By Nikki Bayley
B.C. is at the heart of the craft distillery boom in Canada with more distilleries in the province right now than in the rest of Canada put together – and the majority of them are based in the lower mainland, using local ingredients to create craft gins, vodkas, and a dizzying range of fruit-based liqueurs. From the internationally award winning Long Table Distillery’s Cucumber Gin, made with locally-grown ‘cukes to the B.C. black currents in Odd Society Spirits’ Crème de Cassis, the focus is on delicious west coast and valley flavours.
Alex Hamer founded the BC Distilled Festival to showcase and celebrate B.C. distilleries to a wider audience. After launching in 2014, the event throws open the doors each year to hundreds of local distillery fans who can sample spirits from the 22 distillers in attendance, “If you’re at all interested in tasting local spirits, the lower mainland is the place to come,” says Alex. “There is no better place in Canada, distillers are innovating styles of gin and vodka here that have never been done before, and they all push each other to keep going further. This is something that is only going to grow and get better. Now people are aging spirits and we’ll see some good whiskies coming in the next 4-5 years too.”
Thanks to recent changes in the law, distilleries are now able to have tasting rooms and visitors can sample the spirits and often try them in craft cocktails too, usually at handsome bars with the distillery’s still gleaming away behind glass.
“Visitors love it,” laughs Hamer, “you can try out something really interesting, spend the evening there and have a great local cocktail. The tasting rooms at Deep Cove Distillers in North Van, the Odd Society in East Van, the Liberty Distillery on Granville Island and the Long Table Distillery in North False Creek are especially nice. The Yaletown Distillery even has a bar attached so you can try everything they do there.

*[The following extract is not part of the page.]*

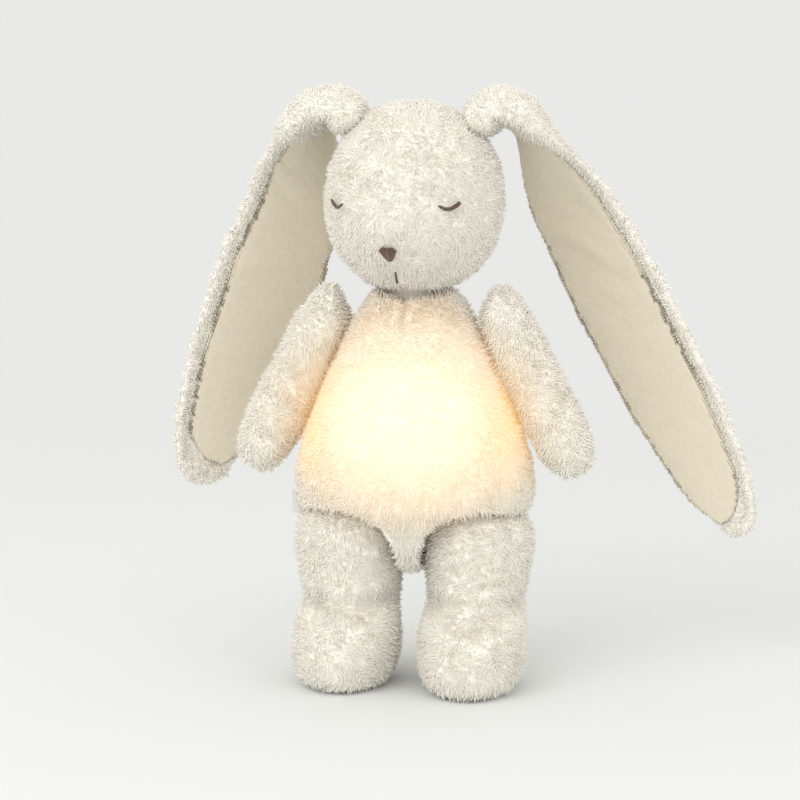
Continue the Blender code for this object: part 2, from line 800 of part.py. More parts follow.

Aside from sampling the spirits, you can learn more about the process on a distillery tour and meet the people who created and distilled the drink in your glass at the end.”
If you’re inspired by what you see and what you taste, you can buy spirits to take home and often pick up beautiful bar equipment too so you can start making craft cocktails too.
Visitors to the city are often amazed by the variety of locally distilled spirits on offer which use West coast ingredients like spruce tips or even local flowers and honey. Hamer is enthusiastic about this break with tradition, “that’s what’s really cool about what’s happening in B.C. and the west coast; we’re not tied down by tradition which gives us free range to experiment and it’s amazing that we’re doing this here.”